Artists most often meet during CORNERS Xpeditions, exploring outer regions of Europe – North/Sapmi, Caucasus, Balkans, East, Basque Country, Northern Ireland, North East England, Puglia in Southern Italy and more. Together with researchers and guided by local hosts, they travel within each region, encountering citizens and landscapes. Participants on an Xpedition both observe and animate the places they visit. They prepare collective actions to interact in public spaces, addressing both hot topics from the local context and their specific artistic perspectives. These actions, called sometimes Piazza or Pazar or Stanica, evolve where people commonly meet: squares, markets, train and bus stations. One primary outcome of Xpeditions are the DocuArt works, responses from the artists / researchers – reflections on their own experience in one particular corner of Europe and the process.

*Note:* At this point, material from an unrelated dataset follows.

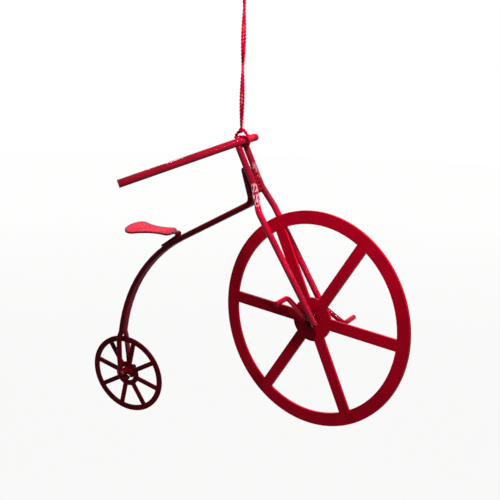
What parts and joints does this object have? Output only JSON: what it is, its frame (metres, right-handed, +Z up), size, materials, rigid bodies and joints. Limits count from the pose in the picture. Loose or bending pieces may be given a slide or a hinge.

From these experiences, artistic collaborations involving two or more artists from different corners of Europe are commissioned and co-produced. Each chosen co-creation is coordinated by two or more CORNERS Partners. CORNERS co-creations are developed across borders of artistic disciplines and have strong cross-cultural dimensions. The task is to communicate with different audiences and communities at the edges of Europe. Artists collect stories from one corner of Europe, re-telling them in another. They use cultural and social diversity to develop fresh artistic values. Giving voice to groups usually hidden and non-visible (children, elderly people, migrants, prisoners…) is often a focus of CORNERS artistic projects.

The co-creations will be presented in unusual places and in public spaces using Partners’ cities as their stages: Umea and Stockholm (SE), Ljubljana (SI), Prizren (Kosovo), Gdansk (PO), Zagreb and Rijeka (HR), Donostia / San Sebastian (Basque Country, ES), Belfast (Northern Ireland), Northumberland and Middlesbrough (England), and more to come.